Свободный от пилотирования пилот следит по приборам и докладывает изменения вертикальной. Бортинженер за спиной контролирует скорость и режим. Все анализируют ситуацию по своим средствам. Капитан анализирует все. Пассажиры за спиной страдают от болтанки и ждут, когда же это кончится.
Не волнуйтесь. Кончится скоро и благополучно. Потерпите. Я же терплю.
Терпение в пилотировании – необходимая черта пилота. Но одно дело – терпение неудобств; другое – терпение выжидания. Уметь выждать, когда над тобой занесён дамоклов меч стихии… а как её иначе перехитришь.
Ну, а «слепой» заход? Это же колоссальное напряжение всех сил, нервов, эмоций – как пишут в красивых книжках?
Сначала, конечно, да. Сначала – это как деревенскому человеку перейти в час пик в Москве Тверскую. Потом входит в привычку.
Откроется земля. Непременно откроется. Сначала – как удар в лицо. Потом, по мере накопления опыта, эмоциональный фон отходит на задний план и там прочно остаётся. Те, у кого эмоции превалируют, обычно стараются уйти от столь острых переживаний… частенько на командную должность. Но это тема особого разговора. А мы вернёмся к штурвалу.
Читая в авиационной фантастике, как посторонний человек, будучи поставлен в экстремальные условия, посадил в сложных условиях тяжёлый самолёт… мы только хмыкнем. Не посадит. Никто. Никогда. Даже пилот. Даже переучившийся уже на тот тяжёлый самолёт… ну, у этого, может, при благоприятном стечении обстоятельств, да если он семи пядей во лбу, – есть шанс. Это очень сложно, достигается долгой тренировкой и опекой со стороны опытных и доброжелательных наставников, большим старанием и трудом.
Слепой заход, то есть, обычный заход по минимуму погоды 60/800, требует, кроме волевых качеств, прежде всего – опыта. Если его нет, то это будут прыжки дикого, сильного зверя в железной бочке в Ниагарском водопаде.
Слепой заход не терпит самоуверенности. Один, сам, капитан не зайдёт и не посадит – только в составе экипажа. И если у капитана нет общего языка с экипажем и единого взгляда на выполнение сложного захода, следует ждать беды.

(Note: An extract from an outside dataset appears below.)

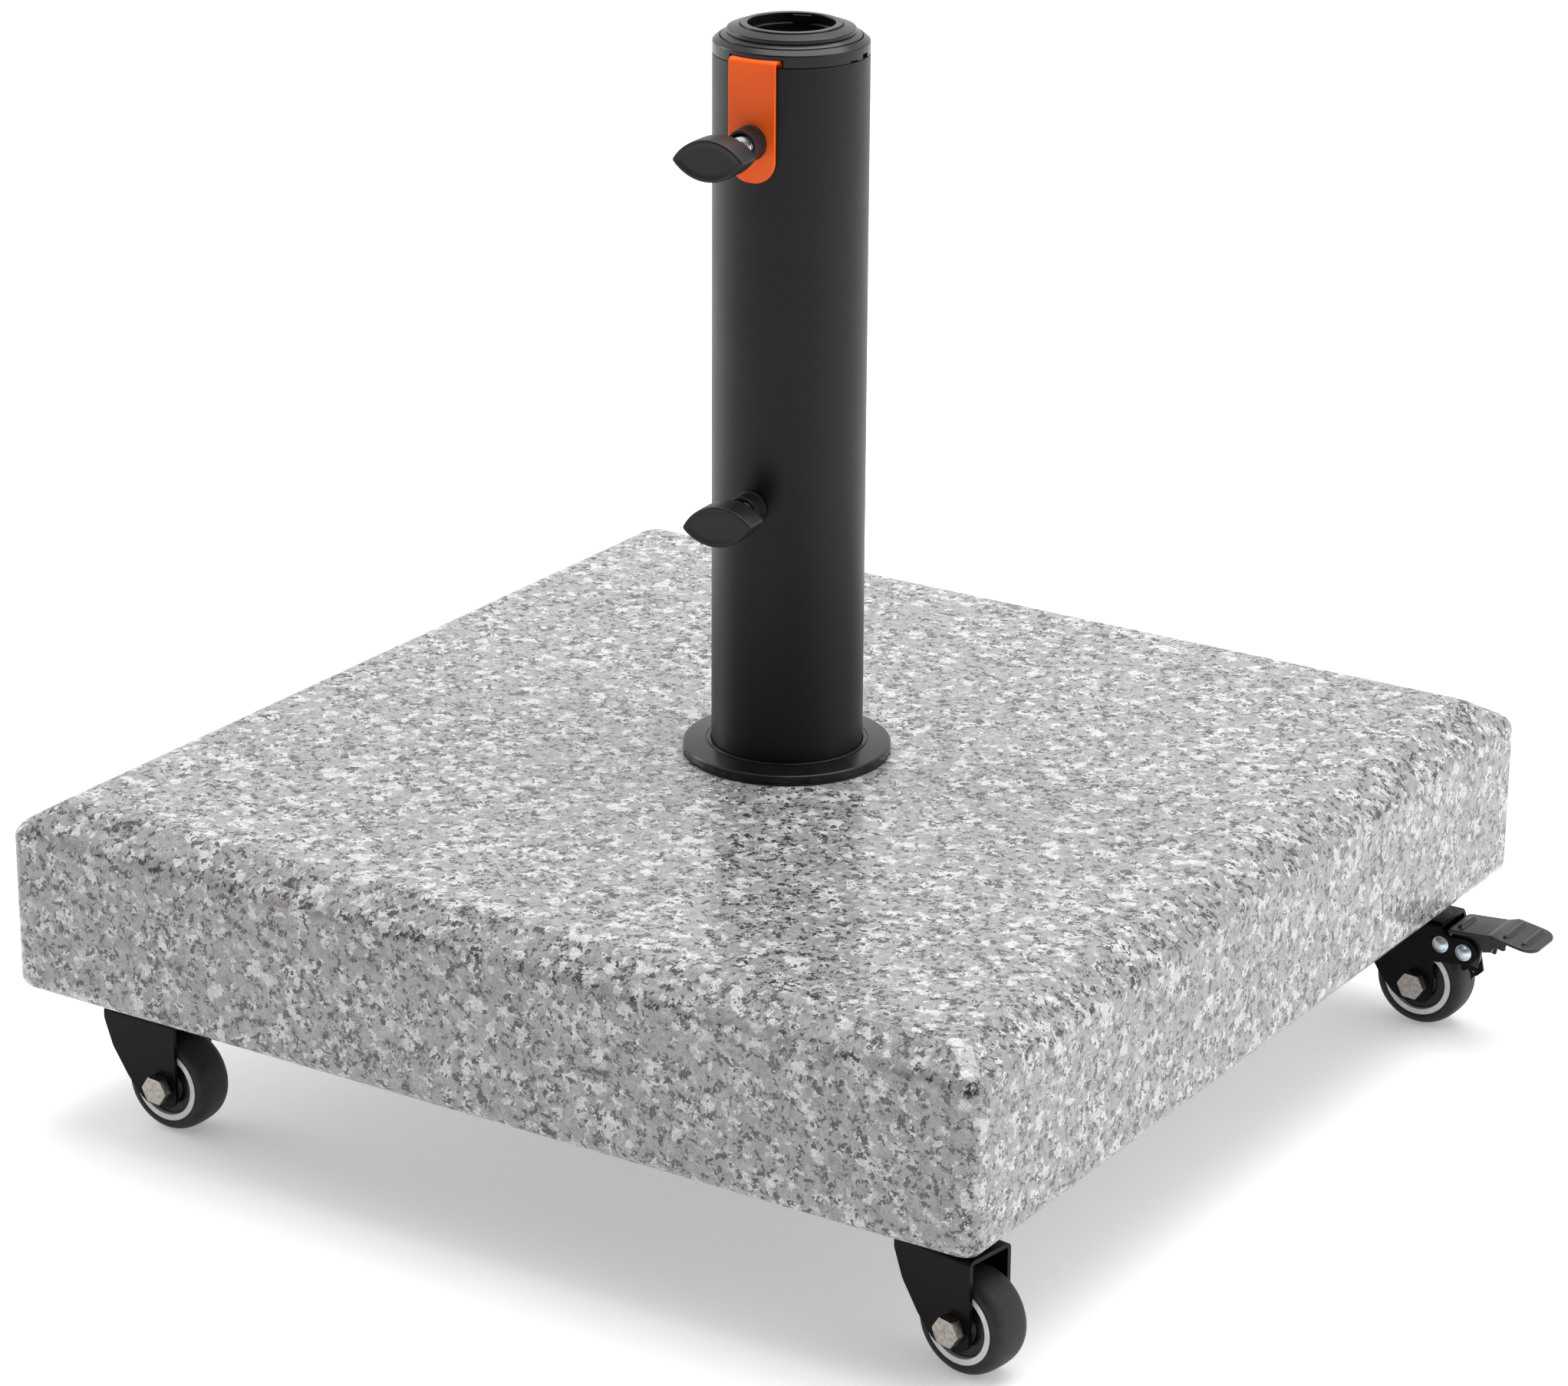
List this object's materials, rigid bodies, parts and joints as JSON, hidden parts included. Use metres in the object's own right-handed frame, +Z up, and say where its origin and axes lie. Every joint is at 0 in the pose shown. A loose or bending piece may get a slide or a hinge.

Так было с экипажем Ту-134, собранным в резерв с бору по сосенке: старый, опытный капитан – и молодые, едва налетавшие на этом типе сотню часов специалисты. Из резерва их подняли на вылет. Пролетав всю ночь, они возвращались домой, и пришлось заходить по минимуму погоды в Иванове. Снижались на дальний привод; высота получалась больше расчётной для правильного вписывания в схему, и самым верным решением здесь было бы – выйти на привод, построить прямоугольный маршрут («коробочку», как у нас говорят) и спокойно зайти при минимуме погоды, используя весь опыт старого капитана.
Но старому капитану судьба уже отмерила положенный срок, и он решил, в нарушение всех лётных законов, зайти левым доворотом.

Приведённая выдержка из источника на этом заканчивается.